## What the task asks
Extract from the entries below, exactly as given, only the lines from the line containing "Model this object in build123d" to the line containing "# The origin", both lines included.

## Extracted material
* START *
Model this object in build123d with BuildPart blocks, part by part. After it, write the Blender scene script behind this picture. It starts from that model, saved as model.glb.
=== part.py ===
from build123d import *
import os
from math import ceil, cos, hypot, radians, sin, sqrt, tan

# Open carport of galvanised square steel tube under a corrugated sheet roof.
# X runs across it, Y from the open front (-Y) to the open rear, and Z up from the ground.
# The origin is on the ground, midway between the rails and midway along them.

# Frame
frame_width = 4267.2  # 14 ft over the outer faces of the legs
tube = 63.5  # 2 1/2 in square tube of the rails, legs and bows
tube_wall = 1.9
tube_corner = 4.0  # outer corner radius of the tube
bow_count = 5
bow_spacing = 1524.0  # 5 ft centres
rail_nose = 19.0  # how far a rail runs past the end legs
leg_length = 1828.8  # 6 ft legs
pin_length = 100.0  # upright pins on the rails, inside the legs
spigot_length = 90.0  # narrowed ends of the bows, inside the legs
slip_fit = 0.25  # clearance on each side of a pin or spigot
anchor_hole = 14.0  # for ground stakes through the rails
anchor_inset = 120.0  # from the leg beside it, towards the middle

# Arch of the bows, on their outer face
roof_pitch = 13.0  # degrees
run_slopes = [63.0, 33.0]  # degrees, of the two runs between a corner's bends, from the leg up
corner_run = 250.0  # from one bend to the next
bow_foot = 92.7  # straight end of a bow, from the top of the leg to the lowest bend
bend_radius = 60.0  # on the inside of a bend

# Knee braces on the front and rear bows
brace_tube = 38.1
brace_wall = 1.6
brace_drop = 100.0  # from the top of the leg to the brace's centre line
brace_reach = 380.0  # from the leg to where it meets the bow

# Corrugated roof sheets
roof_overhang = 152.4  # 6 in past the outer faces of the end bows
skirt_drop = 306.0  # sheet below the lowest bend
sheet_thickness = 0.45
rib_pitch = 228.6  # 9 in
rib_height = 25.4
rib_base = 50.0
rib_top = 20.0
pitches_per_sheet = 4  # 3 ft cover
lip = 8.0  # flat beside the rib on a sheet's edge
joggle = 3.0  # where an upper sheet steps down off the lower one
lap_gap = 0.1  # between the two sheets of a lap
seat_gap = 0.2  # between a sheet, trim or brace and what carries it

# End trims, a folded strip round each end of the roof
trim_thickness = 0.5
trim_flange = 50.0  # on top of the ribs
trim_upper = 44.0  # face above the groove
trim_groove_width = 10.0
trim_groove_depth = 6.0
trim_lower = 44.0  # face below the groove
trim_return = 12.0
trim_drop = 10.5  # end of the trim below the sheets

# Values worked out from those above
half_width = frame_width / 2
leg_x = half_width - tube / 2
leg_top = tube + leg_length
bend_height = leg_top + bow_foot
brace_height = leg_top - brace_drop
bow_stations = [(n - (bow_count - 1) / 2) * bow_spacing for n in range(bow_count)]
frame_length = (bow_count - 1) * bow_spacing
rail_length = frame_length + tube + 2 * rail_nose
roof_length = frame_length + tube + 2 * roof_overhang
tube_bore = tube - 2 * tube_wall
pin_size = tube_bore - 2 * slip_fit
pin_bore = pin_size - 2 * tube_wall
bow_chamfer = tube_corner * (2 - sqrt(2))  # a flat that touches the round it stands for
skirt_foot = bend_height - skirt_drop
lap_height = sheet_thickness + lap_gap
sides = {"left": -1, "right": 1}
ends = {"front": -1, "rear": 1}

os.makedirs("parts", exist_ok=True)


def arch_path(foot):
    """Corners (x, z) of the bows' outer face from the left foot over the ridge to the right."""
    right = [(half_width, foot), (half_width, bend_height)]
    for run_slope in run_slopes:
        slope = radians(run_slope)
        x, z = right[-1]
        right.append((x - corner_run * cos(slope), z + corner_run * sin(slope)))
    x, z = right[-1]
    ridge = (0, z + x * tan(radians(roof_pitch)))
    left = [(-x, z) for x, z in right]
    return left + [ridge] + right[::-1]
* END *
* START *
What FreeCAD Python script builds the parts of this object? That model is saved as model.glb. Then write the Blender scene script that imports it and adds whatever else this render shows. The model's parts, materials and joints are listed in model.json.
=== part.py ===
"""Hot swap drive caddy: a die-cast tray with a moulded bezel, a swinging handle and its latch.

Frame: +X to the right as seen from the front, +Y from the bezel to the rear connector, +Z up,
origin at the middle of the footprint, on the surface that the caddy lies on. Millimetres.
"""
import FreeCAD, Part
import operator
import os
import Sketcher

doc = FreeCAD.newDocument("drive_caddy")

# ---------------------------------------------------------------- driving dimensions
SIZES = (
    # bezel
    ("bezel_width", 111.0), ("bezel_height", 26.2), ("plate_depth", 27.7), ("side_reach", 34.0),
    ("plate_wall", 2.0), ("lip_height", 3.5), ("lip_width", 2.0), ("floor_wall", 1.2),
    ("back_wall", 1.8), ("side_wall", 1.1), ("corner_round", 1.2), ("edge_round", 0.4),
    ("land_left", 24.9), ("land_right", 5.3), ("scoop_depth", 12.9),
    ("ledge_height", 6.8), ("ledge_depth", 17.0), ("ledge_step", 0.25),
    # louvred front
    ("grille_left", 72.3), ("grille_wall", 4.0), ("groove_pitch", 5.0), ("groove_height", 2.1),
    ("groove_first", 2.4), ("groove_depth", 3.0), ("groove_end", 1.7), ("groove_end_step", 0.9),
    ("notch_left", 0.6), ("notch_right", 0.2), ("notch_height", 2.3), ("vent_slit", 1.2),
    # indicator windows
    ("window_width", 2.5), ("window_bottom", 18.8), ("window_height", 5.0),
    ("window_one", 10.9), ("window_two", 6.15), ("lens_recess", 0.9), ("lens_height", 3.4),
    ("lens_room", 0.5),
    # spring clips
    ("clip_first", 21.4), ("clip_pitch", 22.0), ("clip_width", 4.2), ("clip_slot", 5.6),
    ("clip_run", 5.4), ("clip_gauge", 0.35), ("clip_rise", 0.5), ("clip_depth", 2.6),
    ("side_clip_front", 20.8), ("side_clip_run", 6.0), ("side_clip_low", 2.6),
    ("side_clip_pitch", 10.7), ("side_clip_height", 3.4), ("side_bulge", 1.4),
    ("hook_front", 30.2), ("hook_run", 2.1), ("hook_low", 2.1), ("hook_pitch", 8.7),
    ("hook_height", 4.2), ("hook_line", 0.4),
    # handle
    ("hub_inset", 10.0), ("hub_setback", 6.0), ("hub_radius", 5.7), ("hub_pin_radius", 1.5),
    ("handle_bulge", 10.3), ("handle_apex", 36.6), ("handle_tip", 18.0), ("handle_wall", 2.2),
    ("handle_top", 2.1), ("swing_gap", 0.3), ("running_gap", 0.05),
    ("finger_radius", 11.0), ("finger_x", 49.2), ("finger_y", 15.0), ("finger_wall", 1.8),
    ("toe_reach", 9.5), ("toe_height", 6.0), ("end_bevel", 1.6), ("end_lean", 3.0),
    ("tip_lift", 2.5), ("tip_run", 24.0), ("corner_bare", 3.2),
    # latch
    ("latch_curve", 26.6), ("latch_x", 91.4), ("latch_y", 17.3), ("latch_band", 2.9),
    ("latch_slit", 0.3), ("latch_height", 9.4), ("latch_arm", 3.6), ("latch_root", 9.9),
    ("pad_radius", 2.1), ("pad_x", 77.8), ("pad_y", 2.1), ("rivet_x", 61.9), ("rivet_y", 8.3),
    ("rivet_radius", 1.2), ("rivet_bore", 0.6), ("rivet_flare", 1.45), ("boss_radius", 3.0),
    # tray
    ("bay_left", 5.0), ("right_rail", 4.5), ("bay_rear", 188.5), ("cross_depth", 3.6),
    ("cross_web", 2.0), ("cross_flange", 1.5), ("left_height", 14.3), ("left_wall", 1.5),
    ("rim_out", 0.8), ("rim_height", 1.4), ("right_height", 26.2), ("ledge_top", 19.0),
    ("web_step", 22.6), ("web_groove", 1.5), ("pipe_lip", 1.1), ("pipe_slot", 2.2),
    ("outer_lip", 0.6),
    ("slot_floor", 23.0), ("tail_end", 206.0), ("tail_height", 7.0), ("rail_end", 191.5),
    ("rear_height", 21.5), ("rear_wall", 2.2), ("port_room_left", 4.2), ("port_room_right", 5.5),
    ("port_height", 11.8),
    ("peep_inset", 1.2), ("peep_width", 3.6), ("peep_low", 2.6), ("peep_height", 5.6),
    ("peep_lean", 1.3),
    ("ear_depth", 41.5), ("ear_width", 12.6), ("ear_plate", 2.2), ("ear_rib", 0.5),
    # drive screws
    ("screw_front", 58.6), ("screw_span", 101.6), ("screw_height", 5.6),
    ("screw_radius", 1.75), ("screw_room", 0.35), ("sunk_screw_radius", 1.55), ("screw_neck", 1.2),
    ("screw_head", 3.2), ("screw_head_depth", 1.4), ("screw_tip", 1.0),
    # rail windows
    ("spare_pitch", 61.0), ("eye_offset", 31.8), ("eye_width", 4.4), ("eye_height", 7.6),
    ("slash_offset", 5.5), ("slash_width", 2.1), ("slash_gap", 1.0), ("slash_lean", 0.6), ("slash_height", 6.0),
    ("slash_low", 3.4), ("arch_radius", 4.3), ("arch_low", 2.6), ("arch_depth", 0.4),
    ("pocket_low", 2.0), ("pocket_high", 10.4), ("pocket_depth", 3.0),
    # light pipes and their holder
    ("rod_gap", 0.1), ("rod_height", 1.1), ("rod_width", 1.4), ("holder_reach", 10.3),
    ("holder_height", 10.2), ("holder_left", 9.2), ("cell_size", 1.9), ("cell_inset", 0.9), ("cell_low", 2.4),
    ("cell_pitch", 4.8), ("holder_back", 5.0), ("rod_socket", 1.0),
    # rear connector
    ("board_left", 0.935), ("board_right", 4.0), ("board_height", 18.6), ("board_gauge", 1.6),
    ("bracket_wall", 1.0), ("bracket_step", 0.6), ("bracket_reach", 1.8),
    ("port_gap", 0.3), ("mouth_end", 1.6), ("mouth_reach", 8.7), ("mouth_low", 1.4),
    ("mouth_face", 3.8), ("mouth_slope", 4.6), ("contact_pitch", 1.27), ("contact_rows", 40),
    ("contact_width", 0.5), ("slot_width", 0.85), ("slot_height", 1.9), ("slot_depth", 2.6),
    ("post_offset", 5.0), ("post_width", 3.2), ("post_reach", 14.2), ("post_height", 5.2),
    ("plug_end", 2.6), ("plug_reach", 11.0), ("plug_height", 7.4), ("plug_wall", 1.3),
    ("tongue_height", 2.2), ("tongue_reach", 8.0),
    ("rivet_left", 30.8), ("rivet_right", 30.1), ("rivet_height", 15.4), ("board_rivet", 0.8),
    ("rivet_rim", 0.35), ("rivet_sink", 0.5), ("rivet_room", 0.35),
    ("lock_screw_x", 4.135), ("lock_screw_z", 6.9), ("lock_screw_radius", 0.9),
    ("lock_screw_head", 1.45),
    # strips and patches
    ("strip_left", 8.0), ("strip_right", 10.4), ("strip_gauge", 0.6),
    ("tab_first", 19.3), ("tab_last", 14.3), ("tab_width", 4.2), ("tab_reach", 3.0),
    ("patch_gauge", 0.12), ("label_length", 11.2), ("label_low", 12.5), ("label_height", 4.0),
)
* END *
* START *
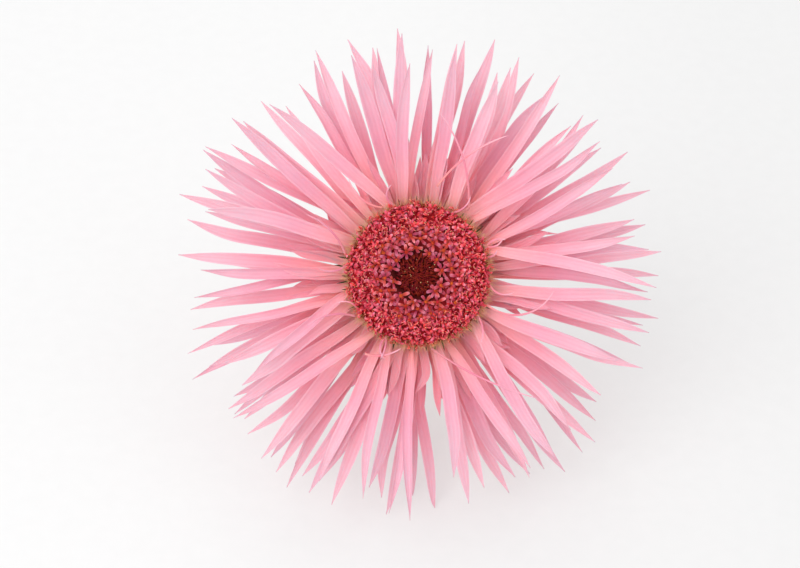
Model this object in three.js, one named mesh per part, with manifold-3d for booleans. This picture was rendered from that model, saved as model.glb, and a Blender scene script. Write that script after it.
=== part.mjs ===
* END *
## Task response
Model this object in build123d with BuildPart blocks, part by part. After it, write the Blender scene script behind this picture. It starts from that model, saved as model.glb.
=== part.py ===
from build123d import *
import os
from math import ceil, cos, hypot, radians, sin, sqrt, tan

# Open carport of galvanised square steel tube under a corrugated sheet roof.
# X runs across it, Y from the open front (-Y) to the open rear, and Z up from the ground.
# The origin is on the ground, midway between the rails and midway along them.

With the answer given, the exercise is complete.